What is being asked: Reproduce exactly and only the lines running from the one with "Vector(map(max, high, point))" through the one with "imported = [obj", both end lines included.

─── Given material

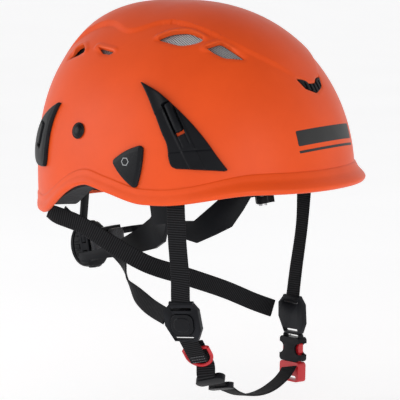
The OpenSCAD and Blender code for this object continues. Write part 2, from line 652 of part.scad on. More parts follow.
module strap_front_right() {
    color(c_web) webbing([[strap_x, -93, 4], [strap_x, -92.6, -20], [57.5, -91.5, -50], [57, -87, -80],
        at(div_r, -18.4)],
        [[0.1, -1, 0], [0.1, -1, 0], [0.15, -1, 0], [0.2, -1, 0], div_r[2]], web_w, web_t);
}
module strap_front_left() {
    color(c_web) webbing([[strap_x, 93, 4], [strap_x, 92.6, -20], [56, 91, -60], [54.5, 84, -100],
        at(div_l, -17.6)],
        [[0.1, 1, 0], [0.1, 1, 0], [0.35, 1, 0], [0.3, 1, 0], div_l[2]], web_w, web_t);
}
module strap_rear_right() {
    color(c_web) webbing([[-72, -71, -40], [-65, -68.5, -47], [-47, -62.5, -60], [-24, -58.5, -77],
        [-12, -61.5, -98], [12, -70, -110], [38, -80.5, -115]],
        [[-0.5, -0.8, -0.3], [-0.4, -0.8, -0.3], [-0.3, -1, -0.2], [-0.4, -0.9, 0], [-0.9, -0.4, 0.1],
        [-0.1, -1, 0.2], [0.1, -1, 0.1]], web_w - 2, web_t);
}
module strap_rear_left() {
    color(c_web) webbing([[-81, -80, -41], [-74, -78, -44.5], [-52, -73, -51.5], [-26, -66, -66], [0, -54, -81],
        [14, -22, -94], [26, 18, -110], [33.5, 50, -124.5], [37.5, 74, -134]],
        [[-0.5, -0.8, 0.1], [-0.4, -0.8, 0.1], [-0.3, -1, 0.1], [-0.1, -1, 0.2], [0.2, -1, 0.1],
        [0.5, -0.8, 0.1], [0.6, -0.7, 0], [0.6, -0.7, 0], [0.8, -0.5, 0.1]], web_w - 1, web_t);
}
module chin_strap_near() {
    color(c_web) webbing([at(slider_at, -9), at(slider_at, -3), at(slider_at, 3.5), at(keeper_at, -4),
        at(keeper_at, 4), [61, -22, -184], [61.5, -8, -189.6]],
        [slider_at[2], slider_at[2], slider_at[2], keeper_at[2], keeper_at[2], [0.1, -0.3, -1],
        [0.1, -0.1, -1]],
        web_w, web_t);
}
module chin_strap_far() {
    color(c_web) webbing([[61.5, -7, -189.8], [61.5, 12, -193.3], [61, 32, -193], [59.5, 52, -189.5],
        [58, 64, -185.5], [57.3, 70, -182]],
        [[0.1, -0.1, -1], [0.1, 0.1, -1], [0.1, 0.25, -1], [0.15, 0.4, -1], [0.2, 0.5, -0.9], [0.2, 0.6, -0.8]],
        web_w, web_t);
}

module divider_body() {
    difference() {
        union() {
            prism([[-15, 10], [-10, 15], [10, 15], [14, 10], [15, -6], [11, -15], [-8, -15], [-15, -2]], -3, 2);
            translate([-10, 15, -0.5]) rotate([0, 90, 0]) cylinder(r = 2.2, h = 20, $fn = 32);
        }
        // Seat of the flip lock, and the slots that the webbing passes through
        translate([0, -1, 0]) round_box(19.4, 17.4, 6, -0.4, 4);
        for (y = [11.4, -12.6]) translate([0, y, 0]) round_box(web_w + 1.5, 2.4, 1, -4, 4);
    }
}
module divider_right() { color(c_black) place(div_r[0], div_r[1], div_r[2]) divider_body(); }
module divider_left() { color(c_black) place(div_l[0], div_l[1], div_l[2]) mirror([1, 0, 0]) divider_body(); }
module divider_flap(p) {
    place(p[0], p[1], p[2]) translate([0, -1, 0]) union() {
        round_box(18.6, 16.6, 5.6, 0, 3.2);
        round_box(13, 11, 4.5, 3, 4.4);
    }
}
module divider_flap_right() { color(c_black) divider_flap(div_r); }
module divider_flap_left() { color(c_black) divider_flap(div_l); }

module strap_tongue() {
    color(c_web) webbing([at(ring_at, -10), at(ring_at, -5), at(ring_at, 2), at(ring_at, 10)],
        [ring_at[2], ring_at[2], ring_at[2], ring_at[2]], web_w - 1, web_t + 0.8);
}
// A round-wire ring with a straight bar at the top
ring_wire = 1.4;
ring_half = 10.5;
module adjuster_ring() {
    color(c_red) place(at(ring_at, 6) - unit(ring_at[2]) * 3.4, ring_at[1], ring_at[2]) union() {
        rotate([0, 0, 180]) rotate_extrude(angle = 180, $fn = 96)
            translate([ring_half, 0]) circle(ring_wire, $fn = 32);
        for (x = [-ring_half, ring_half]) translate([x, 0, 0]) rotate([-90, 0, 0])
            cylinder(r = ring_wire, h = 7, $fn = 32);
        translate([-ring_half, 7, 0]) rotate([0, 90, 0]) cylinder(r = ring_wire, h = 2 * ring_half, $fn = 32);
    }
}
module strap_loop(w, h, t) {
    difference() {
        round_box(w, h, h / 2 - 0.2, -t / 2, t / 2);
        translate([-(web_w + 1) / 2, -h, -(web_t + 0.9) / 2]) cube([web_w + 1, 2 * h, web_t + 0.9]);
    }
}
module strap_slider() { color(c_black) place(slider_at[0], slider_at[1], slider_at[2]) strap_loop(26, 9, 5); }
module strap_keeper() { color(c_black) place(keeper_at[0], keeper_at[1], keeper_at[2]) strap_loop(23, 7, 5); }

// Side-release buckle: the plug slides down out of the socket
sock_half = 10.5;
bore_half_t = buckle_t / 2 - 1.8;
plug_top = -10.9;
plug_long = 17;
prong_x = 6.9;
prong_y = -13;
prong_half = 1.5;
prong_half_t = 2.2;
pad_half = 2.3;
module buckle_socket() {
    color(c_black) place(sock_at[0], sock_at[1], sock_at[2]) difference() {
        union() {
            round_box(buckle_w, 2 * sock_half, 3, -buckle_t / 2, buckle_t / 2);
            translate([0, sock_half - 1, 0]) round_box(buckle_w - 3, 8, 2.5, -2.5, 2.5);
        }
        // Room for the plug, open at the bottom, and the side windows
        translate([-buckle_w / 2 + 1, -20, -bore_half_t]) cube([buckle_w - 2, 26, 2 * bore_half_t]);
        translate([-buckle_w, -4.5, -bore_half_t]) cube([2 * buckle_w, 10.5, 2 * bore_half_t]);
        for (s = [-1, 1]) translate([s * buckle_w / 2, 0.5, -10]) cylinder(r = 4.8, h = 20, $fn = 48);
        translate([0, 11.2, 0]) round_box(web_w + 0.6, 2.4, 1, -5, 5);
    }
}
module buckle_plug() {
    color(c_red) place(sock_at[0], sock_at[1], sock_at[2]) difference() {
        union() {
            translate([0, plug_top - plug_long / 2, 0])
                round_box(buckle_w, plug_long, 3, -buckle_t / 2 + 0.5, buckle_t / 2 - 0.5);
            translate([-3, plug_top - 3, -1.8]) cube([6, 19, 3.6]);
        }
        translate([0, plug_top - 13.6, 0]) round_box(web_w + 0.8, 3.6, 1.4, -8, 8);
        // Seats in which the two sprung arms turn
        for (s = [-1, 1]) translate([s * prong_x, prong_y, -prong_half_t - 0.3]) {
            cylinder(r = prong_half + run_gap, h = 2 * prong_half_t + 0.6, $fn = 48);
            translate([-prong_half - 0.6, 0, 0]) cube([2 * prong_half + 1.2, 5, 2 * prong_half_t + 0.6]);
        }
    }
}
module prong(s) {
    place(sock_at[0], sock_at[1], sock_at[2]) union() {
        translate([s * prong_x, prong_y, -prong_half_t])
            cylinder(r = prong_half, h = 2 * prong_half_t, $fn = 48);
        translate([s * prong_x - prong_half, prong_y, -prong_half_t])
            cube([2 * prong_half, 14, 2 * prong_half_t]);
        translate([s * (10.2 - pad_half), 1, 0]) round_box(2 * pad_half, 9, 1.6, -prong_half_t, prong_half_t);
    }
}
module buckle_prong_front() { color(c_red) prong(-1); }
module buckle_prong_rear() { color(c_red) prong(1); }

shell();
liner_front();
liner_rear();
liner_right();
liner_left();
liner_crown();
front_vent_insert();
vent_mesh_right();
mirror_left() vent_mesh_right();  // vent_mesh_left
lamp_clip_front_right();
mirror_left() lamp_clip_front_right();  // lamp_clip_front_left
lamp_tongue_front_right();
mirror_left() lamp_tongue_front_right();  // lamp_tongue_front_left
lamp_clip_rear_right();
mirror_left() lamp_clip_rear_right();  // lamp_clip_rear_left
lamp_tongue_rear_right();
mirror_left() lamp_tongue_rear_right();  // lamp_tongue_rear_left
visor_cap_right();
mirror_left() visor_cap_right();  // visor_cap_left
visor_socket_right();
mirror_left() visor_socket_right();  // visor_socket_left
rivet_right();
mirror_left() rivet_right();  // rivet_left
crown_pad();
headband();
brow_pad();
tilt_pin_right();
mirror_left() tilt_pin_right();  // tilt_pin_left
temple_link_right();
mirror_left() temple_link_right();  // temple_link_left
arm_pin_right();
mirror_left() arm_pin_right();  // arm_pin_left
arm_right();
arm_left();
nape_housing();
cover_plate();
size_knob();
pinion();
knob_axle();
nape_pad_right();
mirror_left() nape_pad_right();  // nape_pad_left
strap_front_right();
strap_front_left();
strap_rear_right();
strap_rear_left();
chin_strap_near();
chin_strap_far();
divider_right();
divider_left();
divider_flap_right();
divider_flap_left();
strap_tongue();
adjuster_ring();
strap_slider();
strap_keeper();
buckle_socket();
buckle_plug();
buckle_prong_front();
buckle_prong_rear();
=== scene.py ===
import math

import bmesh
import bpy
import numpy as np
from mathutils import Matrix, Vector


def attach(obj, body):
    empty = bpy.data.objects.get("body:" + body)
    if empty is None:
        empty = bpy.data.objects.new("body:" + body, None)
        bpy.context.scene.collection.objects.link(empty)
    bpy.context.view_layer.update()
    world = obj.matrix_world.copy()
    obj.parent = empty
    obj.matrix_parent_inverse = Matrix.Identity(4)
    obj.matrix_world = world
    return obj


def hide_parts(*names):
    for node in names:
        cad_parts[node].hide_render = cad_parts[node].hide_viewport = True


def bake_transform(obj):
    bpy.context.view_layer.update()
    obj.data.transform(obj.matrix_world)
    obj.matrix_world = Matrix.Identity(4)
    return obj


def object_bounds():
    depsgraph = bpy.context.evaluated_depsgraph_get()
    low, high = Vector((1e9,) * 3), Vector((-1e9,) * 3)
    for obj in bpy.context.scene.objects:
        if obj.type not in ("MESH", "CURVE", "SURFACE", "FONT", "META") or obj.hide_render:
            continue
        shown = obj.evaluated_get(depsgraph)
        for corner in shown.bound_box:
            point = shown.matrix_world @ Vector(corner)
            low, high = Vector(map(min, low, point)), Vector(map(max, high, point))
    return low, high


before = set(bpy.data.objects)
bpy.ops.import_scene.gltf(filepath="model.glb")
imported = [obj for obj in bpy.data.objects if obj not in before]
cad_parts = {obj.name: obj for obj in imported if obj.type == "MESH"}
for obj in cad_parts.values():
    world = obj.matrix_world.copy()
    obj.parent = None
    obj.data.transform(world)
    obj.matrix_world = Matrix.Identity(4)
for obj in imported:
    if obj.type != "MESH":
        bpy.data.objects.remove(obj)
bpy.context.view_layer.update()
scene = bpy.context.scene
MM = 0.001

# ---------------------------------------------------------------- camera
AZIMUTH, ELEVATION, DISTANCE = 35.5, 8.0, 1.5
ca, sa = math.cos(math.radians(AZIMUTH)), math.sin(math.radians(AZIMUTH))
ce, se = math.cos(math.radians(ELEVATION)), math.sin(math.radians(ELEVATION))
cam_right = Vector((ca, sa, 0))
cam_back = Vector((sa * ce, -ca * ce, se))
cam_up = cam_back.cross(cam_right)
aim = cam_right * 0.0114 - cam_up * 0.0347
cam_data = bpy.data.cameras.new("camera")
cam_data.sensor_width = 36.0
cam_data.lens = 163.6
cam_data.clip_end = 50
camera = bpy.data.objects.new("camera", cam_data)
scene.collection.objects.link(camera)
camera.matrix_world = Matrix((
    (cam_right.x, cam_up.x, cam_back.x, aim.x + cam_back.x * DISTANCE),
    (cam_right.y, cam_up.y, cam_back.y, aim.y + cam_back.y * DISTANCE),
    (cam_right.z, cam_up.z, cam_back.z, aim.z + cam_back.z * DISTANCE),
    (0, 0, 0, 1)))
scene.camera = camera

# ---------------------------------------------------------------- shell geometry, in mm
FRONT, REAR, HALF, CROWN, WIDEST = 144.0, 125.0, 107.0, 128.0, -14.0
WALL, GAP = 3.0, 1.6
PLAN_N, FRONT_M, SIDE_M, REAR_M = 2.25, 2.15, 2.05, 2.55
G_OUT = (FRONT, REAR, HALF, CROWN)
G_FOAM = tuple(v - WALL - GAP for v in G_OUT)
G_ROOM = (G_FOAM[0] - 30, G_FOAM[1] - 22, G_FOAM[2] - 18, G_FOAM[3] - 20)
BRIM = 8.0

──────

Exercise result:
            low, high = Vector(map(min, low, point)), Vector(map(max, high, point))
    return low, high


before = set(bpy.data.objects)
bpy.ops.import_scene.gltf(filepath="model.glb")
imported = [obj for obj in bpy.data.objects if obj not in before]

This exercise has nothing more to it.